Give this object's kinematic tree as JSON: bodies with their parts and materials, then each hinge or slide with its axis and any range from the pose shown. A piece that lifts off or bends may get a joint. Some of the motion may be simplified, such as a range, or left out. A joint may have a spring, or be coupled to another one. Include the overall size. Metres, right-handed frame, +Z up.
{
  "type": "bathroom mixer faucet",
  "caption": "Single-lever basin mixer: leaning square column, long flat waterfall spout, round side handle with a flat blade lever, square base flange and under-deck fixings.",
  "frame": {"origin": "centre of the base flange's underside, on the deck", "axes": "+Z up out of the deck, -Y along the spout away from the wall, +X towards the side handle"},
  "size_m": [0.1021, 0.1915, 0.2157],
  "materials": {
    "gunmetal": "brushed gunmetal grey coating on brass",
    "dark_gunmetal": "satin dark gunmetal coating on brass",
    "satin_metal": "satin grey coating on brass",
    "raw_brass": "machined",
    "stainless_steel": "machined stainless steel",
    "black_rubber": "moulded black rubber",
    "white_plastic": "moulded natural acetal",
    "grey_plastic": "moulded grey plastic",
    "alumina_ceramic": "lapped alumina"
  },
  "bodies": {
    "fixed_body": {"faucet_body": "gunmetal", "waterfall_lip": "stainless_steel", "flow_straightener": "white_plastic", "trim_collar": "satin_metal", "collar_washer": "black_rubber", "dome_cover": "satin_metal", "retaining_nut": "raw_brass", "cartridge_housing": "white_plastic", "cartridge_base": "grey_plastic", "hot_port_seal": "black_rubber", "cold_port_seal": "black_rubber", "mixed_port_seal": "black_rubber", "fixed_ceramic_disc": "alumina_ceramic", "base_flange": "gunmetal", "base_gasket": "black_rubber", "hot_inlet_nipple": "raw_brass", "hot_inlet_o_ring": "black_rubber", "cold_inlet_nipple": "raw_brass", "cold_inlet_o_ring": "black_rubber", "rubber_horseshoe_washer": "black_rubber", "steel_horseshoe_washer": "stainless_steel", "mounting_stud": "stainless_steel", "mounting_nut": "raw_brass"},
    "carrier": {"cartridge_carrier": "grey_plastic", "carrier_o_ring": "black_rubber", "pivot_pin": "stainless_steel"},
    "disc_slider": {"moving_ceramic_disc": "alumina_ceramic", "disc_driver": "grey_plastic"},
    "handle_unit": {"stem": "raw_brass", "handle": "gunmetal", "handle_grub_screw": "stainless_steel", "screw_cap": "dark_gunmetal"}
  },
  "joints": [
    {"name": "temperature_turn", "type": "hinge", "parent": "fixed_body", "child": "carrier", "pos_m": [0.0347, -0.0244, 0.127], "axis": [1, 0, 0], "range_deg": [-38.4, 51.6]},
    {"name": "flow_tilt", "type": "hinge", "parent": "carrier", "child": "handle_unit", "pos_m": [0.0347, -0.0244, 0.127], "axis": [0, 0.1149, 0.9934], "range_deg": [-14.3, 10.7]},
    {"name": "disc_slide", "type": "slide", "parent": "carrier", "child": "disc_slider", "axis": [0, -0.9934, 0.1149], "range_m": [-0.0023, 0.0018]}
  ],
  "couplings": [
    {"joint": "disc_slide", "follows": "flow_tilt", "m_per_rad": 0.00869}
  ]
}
...
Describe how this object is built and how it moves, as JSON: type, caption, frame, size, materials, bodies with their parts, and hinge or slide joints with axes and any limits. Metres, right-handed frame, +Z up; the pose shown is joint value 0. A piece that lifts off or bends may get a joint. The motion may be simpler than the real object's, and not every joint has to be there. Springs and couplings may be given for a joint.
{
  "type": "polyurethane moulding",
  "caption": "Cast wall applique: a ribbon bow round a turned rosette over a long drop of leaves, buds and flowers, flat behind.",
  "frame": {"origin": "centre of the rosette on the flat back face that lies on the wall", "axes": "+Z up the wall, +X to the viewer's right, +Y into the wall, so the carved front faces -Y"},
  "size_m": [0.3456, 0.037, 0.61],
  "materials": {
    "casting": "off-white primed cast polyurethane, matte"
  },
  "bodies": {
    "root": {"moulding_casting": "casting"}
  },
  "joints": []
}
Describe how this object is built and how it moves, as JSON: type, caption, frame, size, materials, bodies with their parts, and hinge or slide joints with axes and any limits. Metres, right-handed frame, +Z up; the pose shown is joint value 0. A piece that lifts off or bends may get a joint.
==
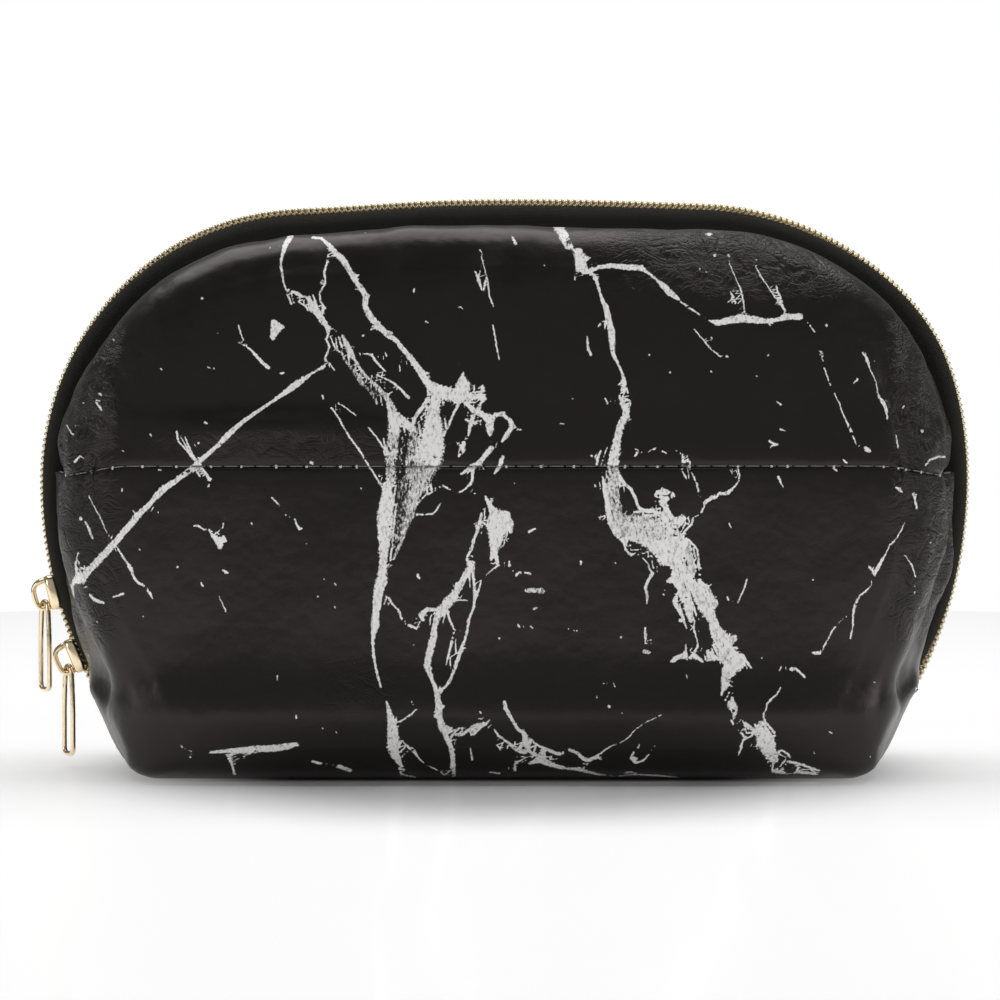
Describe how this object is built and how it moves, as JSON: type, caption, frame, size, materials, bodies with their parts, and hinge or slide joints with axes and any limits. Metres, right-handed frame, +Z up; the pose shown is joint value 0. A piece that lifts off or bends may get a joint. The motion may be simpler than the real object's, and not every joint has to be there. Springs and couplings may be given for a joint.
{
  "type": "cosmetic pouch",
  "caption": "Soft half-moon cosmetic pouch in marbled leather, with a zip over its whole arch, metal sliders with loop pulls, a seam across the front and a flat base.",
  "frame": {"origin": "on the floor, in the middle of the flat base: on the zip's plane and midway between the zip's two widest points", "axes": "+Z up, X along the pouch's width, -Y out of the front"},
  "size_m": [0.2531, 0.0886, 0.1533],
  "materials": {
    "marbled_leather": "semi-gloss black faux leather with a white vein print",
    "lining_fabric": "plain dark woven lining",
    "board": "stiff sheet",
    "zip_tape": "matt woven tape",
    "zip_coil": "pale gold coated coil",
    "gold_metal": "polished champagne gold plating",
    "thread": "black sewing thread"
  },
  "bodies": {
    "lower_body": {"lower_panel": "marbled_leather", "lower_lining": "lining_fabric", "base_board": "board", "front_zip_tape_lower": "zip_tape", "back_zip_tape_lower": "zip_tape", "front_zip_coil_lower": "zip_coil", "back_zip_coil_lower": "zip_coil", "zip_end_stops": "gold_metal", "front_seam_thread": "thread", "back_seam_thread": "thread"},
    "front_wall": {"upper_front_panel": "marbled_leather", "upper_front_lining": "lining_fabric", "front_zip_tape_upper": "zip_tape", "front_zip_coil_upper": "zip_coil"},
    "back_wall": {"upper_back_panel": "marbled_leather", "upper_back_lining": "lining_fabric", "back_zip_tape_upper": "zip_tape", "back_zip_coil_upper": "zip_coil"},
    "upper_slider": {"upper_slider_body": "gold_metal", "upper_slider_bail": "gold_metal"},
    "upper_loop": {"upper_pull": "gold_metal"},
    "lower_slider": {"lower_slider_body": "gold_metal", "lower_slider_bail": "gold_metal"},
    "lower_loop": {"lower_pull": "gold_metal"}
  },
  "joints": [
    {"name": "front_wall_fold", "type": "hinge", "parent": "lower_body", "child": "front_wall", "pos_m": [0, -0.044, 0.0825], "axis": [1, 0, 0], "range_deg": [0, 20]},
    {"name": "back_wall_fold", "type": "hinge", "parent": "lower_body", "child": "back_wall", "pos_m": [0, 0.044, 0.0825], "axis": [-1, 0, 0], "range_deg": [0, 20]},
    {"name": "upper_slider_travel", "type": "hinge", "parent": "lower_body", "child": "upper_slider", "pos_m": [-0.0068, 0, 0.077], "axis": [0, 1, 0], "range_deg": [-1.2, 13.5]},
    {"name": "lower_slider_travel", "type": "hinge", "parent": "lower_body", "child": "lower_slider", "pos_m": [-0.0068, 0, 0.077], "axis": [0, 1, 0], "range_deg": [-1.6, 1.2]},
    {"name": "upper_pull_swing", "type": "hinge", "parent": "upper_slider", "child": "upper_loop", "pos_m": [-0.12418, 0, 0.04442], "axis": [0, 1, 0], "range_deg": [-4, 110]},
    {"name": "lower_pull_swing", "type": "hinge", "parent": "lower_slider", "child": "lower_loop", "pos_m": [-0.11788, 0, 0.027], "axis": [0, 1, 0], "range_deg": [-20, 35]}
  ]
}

■ Prompt
Which lines above contain the word "from"? Copy each of them.

■ Response to this task
Give this object's kinematic tree as JSON: bodies with their parts and materials, then each hinge or slide with its axis and any range from the pose shown. A piece that lifts off or bends may get a joint. Some of the motion may be simplified, such as a range, or left out. A joint may have a spring, or be coupled to another one. Include the overall size. Metres, right-handed frame, +Z up.
  "frame": {"origin": "centre of the base flange's underside, on the deck", "axes": "+Z up out of the deck, -Y along the spout away from the wall, +X towards the side handle"},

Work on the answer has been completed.